- Mahnke Peak Location within California Mahnke Peak Location within the United States

Highest point
- Elevation: 3,652 ft (1,113 m)
- Prominence: 612 ft (187 m)
- Parent peak: Mount Hannah
- Isolation: 5.84 mi (9.40 km)
- Coordinates: 38°51′46″N 122°51′16″W﻿ / ﻿38.862877°N 122.854445°W

Geography
- Country: United States
- State: California
- Mendocino County, California: County
- Parent range: Mayacamas Mountains
- Topo map: The Geysers O38122g7 1:24,000

= Mahnke Peak =

Mountain in California, United States

Mahnke Peak is a 3652 ft mountain in Mendocino County, California.

==Location==

Mahnke Peak is in Mendocino County, California, in the Mayacamas Mountains of the northern California Coast Ranges.
It is just south of the Mendocino County–Lake County boundary.
It is 0.3 mi east-southeast of the heading of Hoil Creek, 7 mi northwest of Cobb Mountain and 8 mi south of Kelseyville.

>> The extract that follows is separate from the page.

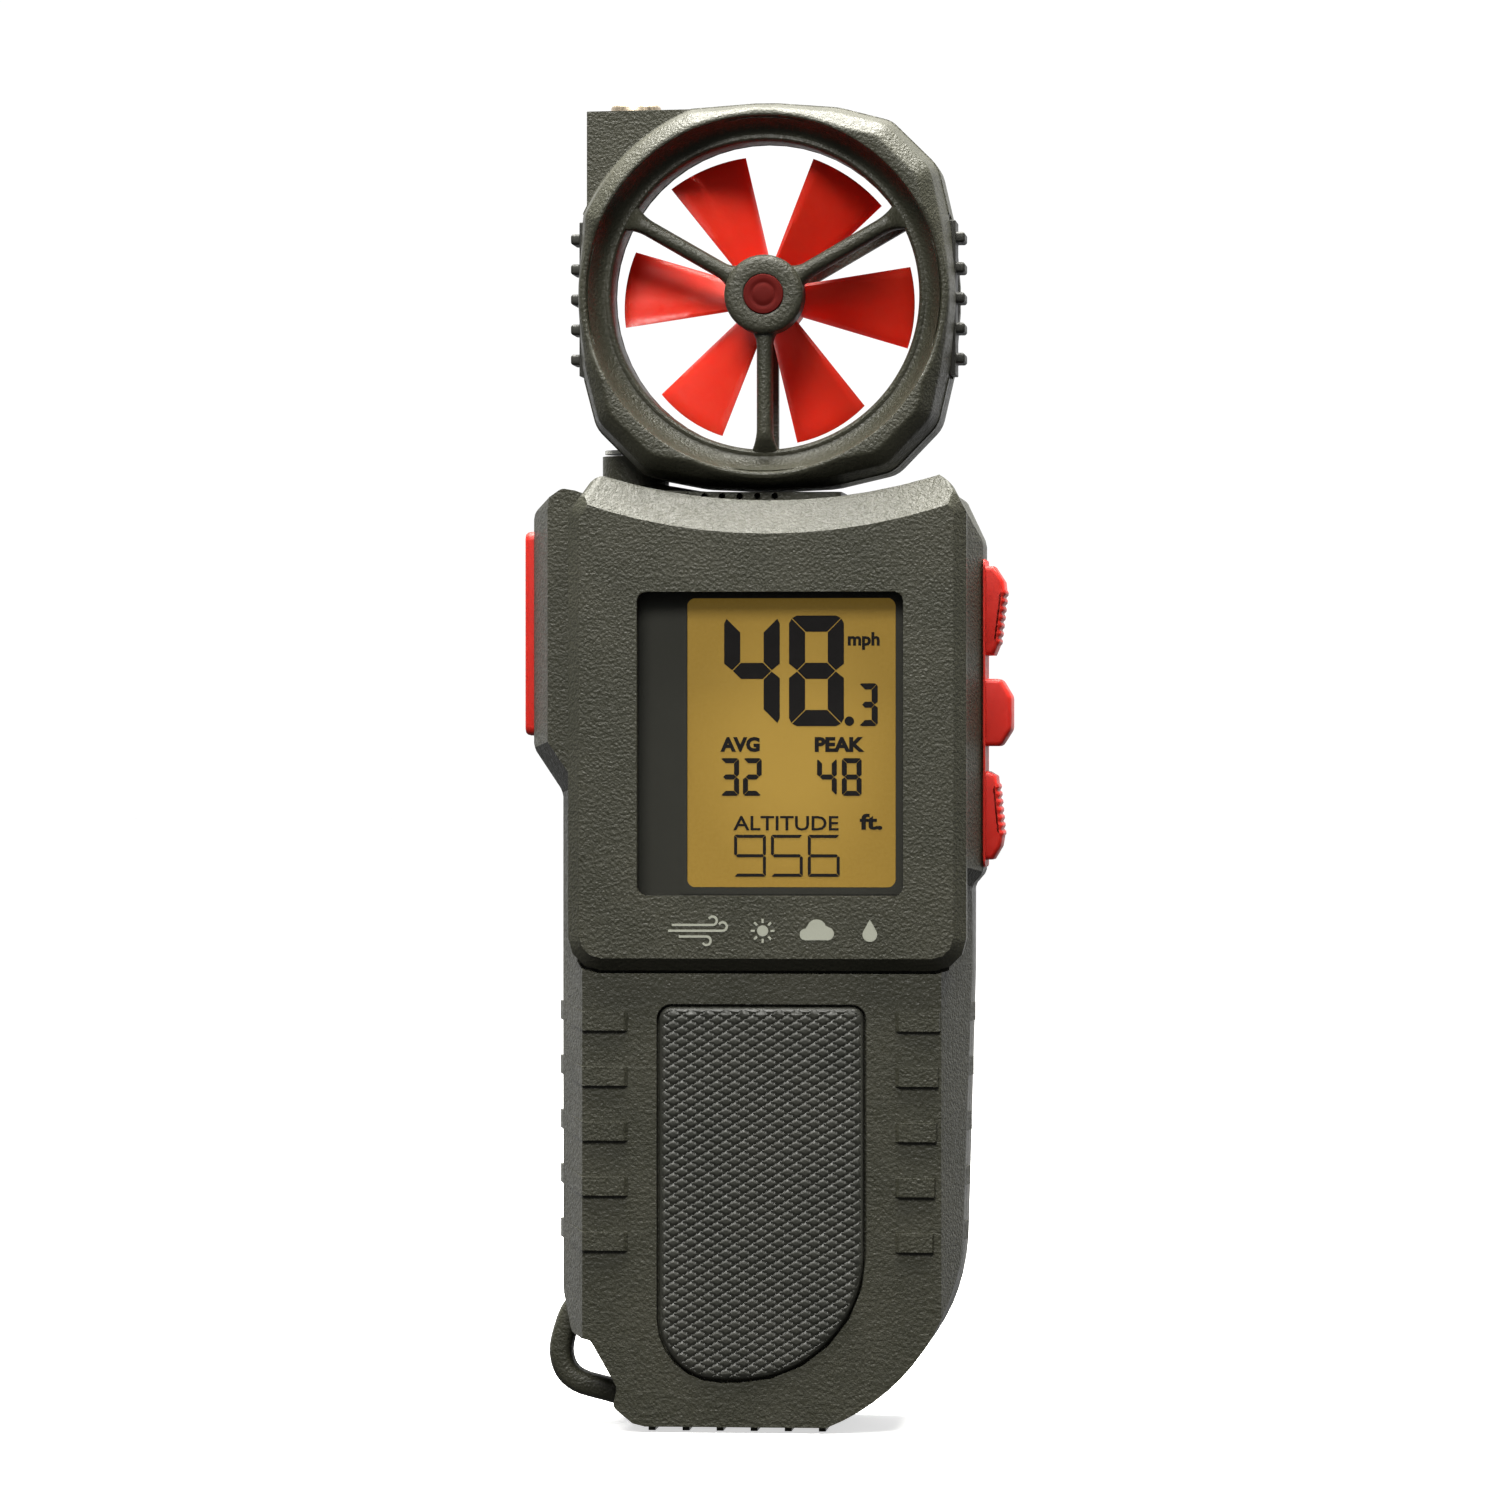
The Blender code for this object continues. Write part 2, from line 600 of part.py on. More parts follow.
def screw_piece(name, at, head_back, head_depth, head_radius, shank_radius, tip, colour="steel"):
    """A countersunk case screw with a cross recess, its head facing the back."""
    z_head = -head_back
    profile = [
        (0, -tip), (shank_radius, -tip), (shank_radius, z_head + head_depth), (head_radius, z_head + head_depth),
        (head_radius, z_head), (0, z_head),
    ]
    piece = turned(name, profile, (at[0], 0, at[1]), colour=colour, steps=16)
    reach = head_radius * 0.6
    cross = block(name + "_cross", (at[0] - reach, at[0] + reach), (head_back - 0.5, head_back + 1),
                  (at[1] - 0.2, at[1] + 0.2))
    other = block(name + "_cross_2", (at[0] - 0.2, at[0] + 0.2), (head_back - 0.6, head_back + 1),
                  (at[1] - reach, at[1] + reach))
    cut(piece, cross, other)


# ---------------------------------------------------------------- swivel

def swivel():
    axis = (PIVOT_X, PIVOT_Y)
    foot = slab("swivel_base", rounded([(-22.6, -7.6, 1), (10.0, -7.6, 1), (10.0, 9.0, 3), (-22.6, 9.0, 3)]),
                119.1, 124.5, "shell", plane="XY")
    # Its top follows the underside of the head, which sweeps round the pivot.
    cut(foot, turned("foot_saddle", [(0, 130), (45, 130), (45, 122.25), (18, 122.25), (13, 122.35), (9, 122.7),
                                     (5, 123.4), (0, 124.2)], (*axis, 0), axis="Z", steps=40))
    boss = rod("foot_boss", BOSS_RADIUS, 121.5, BOSS_TOP - 121.5, axis, axis="Z", steps=32)
    join(foot, boss)
    vents = [
        rod(f"vent_{i}", 0.45, -9, 4.6, (x, 121.7), steps=8)
        for i, x in enumerate(-12.5 + 2.3 * i for i in range(7))
    ]
    pocket = block("sensor_pocket", (-8.0, -1.0), (-4.7, 1.0), (118, 121.0))
    cut(foot, rod("foot_bore", PIN_RADIUS + FIT, 110, 30, axis, axis="Z"), pocket, *vents)
    block("humidity_sensor", (-7.0, -2.0), (-4.0, 0.3), (119.1, 120.7), "white", bevel=0.2)
    turned("swivel_pin", [(PIN_RADIUS, PIN_TOP), (PIN_RADIUS, 113.9), (1.0, 113.9), (1.0, PIN_TOP)],
           (*axis, 0), axis="Z", colour="steel", steps=24)
    turned("swivel_nut", [(3.9, 114.9), (3.9, 114.0), (2.3, 114.0), (2.3, 114.9)], (*axis, 0), axis="Z",
           colour="steel", steps=6 * 4)
    turned("friction_washer", [(4.1, 128.1), (4.1, 127.6), (2.3, 127.6), (2.3, 128.1)], (*axis, 0), axis="Z",
           colour="white", steps=24)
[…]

The Köppen climate classification is Csb : Warm-summer Mediterranean climate.
The mountain is named for John Christian Christof Mahnke (1858–1939) and his family, who ran several hundred head of angora goats on this peak for 70 years.
There is a small building on top of the peak which has an excellent view of the power plants of The Geysers geothermal field.

==Hydrology==

The peak borders the Russian River watershed to the west.
It is 0.3 mi east-southeast of the heading of Hoil Creek.
To the northwest Hoil Creek joins Tyler Creek, a tributary of Pieta Creek, which in turn is a tributary of Russian River.
Another stream draining the peak is Hummingbird Creek, which flows south to Squaw Creek, a tributary of Big Sulphur Creek, which is also a tributary of Russian River to the west.

==Dimensions==

Mahnke Peak is 3652 ft high with a prominence of 612 ft.
It has isolation of 5.84 mi from Mount Hannah to the east-northeast.